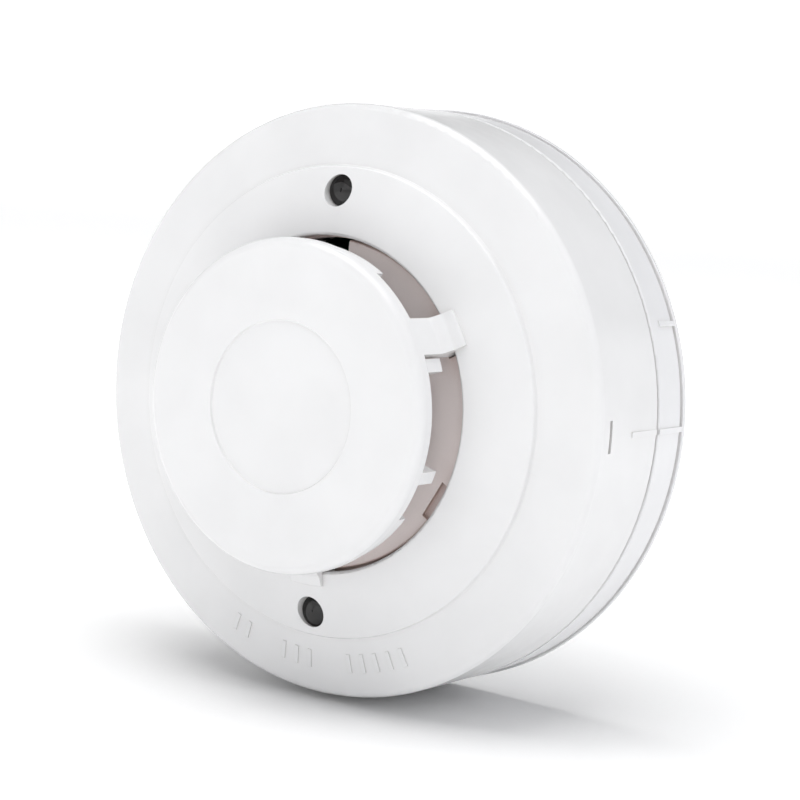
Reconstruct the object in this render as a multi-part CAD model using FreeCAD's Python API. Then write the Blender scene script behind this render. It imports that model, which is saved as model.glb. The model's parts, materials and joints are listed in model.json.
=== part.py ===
import FreeCAD, Part
import math
import os

from FreeCAD import Vector

# Heat detector: a plug-in sensing head on a round mounting base.
# Millimetres. The axis lies along Y. The mounting face is the plane y = 0 with the origin at its
# centre, and the sensing face looks towards -Y. +Z is 12 o'clock and +X is 3 o'clock as seen from
# in front. "Depth" is the distance in front of the mounting face, so y = -depth. Clock angles are
# measured from +X towards +Z, which is anticlockwise as seen from in front.

# ---- mounting base ----
BACK_RIM_R = 50.9        # narrow rim against the wall
BACK_RIM_T = 1.0
GROOVE_R = 50.1          # shadow groove in front of the rim
GROOVE_W = 0.5
SKIRT_R = 50.5
SKIRT_D = 9.2
LIP_OUT_R = 48.2         # locating lip inside the head's skirt
LIP_IN_R = 47.2
LIP_D = 10.4
FLOOR_D = 2.6
CABLE_R = 14.0
COLLAR_R = 15.6
COLLAR_D = 4.6
SLOT_W = 4.4
SLOT_L = 9.0
SLOT_PAD_W = 8.0
SLOT_PAD_D = 3.2
SLOT_SPACING_X = 60.0
SLOT_SPACING_Z = 50.0
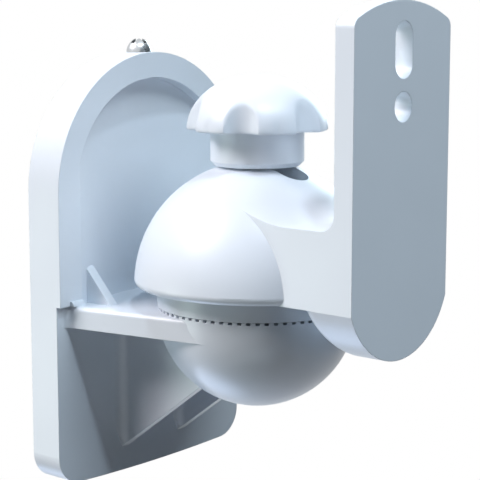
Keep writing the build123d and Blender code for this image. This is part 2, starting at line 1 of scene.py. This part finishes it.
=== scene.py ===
"""Dressing of the speaker wall bracket: moulded white ABS, plated steel fastenings and a studio.

Metres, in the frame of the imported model: the wall is the plane y = 0 and the bracket stands out
along -Y. The cover, shelf, bowl, hub, dome and collar keep their solids and get a finish. The hand
knob and the pivot bolt are made here, over the solids that stand for them.
"""

from math import asin, cos, pi, radians, sin

import bmesh
import bpy
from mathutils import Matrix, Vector


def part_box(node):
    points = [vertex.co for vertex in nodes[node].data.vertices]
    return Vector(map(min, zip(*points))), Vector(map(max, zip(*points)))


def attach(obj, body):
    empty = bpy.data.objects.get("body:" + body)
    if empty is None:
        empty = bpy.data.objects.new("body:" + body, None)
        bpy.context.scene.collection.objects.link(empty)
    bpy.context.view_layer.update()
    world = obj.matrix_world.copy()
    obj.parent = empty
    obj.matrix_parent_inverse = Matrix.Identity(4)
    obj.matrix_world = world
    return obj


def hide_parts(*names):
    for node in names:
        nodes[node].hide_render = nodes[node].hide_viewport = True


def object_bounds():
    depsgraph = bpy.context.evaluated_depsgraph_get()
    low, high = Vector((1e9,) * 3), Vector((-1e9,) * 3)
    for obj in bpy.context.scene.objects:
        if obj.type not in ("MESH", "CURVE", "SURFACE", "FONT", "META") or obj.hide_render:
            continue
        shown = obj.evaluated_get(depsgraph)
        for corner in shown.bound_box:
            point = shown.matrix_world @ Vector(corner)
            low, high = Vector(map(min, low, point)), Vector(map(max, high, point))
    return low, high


bl_info = {
    "name": "Speaker wall bracket dressing",
    "version": (1, 0, 0),
    "blender": (4, 5, 0),
    "location": "View3D > Sidebar > Bracket",
    "description": "Finishes, hand knob, threaded bolt, lights and camera of a wall bracket",
    "category": "Object",
}

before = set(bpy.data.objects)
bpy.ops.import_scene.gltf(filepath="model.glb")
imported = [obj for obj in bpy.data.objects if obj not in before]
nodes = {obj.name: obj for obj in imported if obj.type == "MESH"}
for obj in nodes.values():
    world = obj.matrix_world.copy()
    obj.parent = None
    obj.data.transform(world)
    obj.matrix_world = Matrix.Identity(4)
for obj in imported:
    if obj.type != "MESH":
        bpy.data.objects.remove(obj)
cad_low, cad_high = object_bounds()
knob_low, knob_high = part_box("knob")
bolt_low, bolt_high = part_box("pivot_bolt")
nut_low, nut_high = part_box("knob_nut")
axis_x = (bolt_low.x + bolt_high.x) / 2
axis_y = (bolt_low.y + bolt_high.y) / 2
MM = 0.001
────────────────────
| Written instruction |
Write out the whole listing exactly.

| Answer to this task |
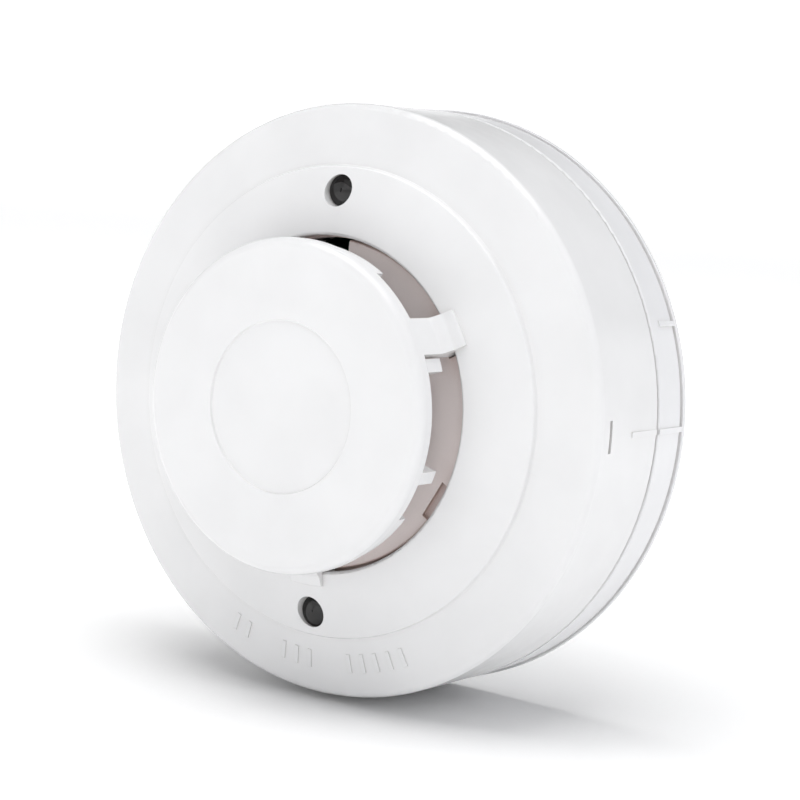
Reconstruct the object in this render as a multi-part CAD model using FreeCAD's Python API. Then write the Blender scene script behind this render. It imports that model, which is saved as model.glb. The model's parts, materials and joints are listed in model.json.
=== part.py ===
import FreeCAD, Part
import math
import os

from FreeCAD import Vector

# Heat detector: a plug-in sensing head on a round mounting base.
# Millimetres. The axis lies along Y. The mounting face is the plane y = 0 with the origin at its
# centre, and the sensing face looks towards -Y. +Z is 12 o'clock and +X is 3 o'clock as seen from
# in front. "Depth" is the distance in front of the mounting face, so y = -depth. Clock angles are
# measured from +X towards +Z, which is anticlockwise as seen from in front.

# ---- mounting base ----
BACK_RIM_R = 50.9        # narrow rim against the wall
BACK_RIM_T = 1.0
GROOVE_R = 50.1          # shadow groove in front of the rim
GROOVE_W = 0.5
SKIRT_R = 50.5
SKIRT_D = 9.2
LIP_OUT_R = 48.2         # locating lip inside the head's skirt
LIP_IN_R = 47.2
LIP_D = 10.4
FLOOR_D = 2.6
CABLE_R = 14.0
COLLAR_R = 15.6
COLLAR_D = 4.6
SLOT_W = 4.4
SLOT_L = 9.0
SLOT_PAD_W = 8.0
SLOT_PAD_D = 3.2
SLOT_SPACING_X = 60.0
SLOT_SPACING_Z = 50.0
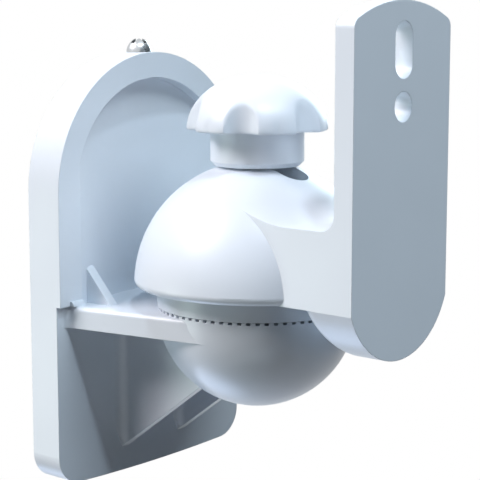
Keep writing the build123d and Blender code for this image. This is part 2, starting at line 1 of scene.py. This part finishes it.
=== scene.py ===
"""Dressing of the speaker wall bracket: moulded white ABS, plated steel fastenings and a studio.

Metres, in the frame of the imported model: the wall is the plane y = 0 and the bracket stands out
along -Y. The cover, shelf, bowl, hub, dome and collar keep their solids and get a finish. The hand
knob and the pivot bolt are made here, over the solids that stand for them.
"""

from math import asin, cos, pi, radians, sin

import bmesh
import bpy
from mathutils import Matrix, Vector


def part_box(node):
    points = [vertex.co for vertex in nodes[node].data.vertices]
    return Vector(map(min, zip(*points))), Vector(map(max, zip(*points)))


def attach(obj, body):
    empty = bpy.data.objects.get("body:" + body)
    if empty is None:
        empty = bpy.data.objects.new("body:" + body, None)
        bpy.context.scene.collection.objects.link(empty)
    bpy.context.view_layer.update()
    world = obj.matrix_world.copy()
    obj.parent = empty
    obj.matrix_parent_inverse = Matrix.Identity(4)
    obj.matrix_world = world
    return obj


def hide_parts(*names):
    for node in names:
        nodes[node].hide_render = nodes[node].hide_viewport = True


def object_bounds():
    depsgraph = bpy.context.evaluated_depsgraph_get()
    low, high = Vector((1e9,) * 3), Vector((-1e9,) * 3)
    for obj in bpy.context.scene.objects:
        if obj.type not in ("MESH", "CURVE", "SURFACE", "FONT", "META") or obj.hide_render:
            continue
        shown = obj.evaluated_get(depsgraph)
        for corner in shown.bound_box:
            point = shown.matrix_world @ Vector(corner)
            low, high = Vector(map(min, low, point)), Vector(map(max, high, point))
    return low, high


bl_info = {
    "name": "Speaker wall bracket dressing",
    "version": (1, 0, 0),
    "blender": (4, 5, 0),
    "location": "View3D > Sidebar > Bracket",
    "description": "Finishes, hand knob, threaded bolt, lights and camera of a wall bracket",
    "category": "Object",
}

before = set(bpy.data.objects)
bpy.ops.import_scene.gltf(filepath="model.glb")
imported = [obj for obj in bpy.data.objects if obj not in before]
nodes = {obj.name: obj for obj in imported if obj.type == "MESH"}
for obj in nodes.values():
    world = obj.matrix_world.copy()
    obj.parent = None
    obj.data.transform(world)
    obj.matrix_world = Matrix.Identity(4)
for obj in imported:
    if obj.type != "MESH":
        bpy.data.objects.remove(obj)
cad_low, cad_high = object_bounds()
knob_low, knob_high = part_box("knob")
bolt_low, bolt_high = part_box("pivot_bolt")
nut_low, nut_high = part_box("knob_nut")
axis_x = (bolt_low.x + bolt_high.x) / 2
axis_y = (bolt_low.y + bolt_high.y) / 2
MM = 0.001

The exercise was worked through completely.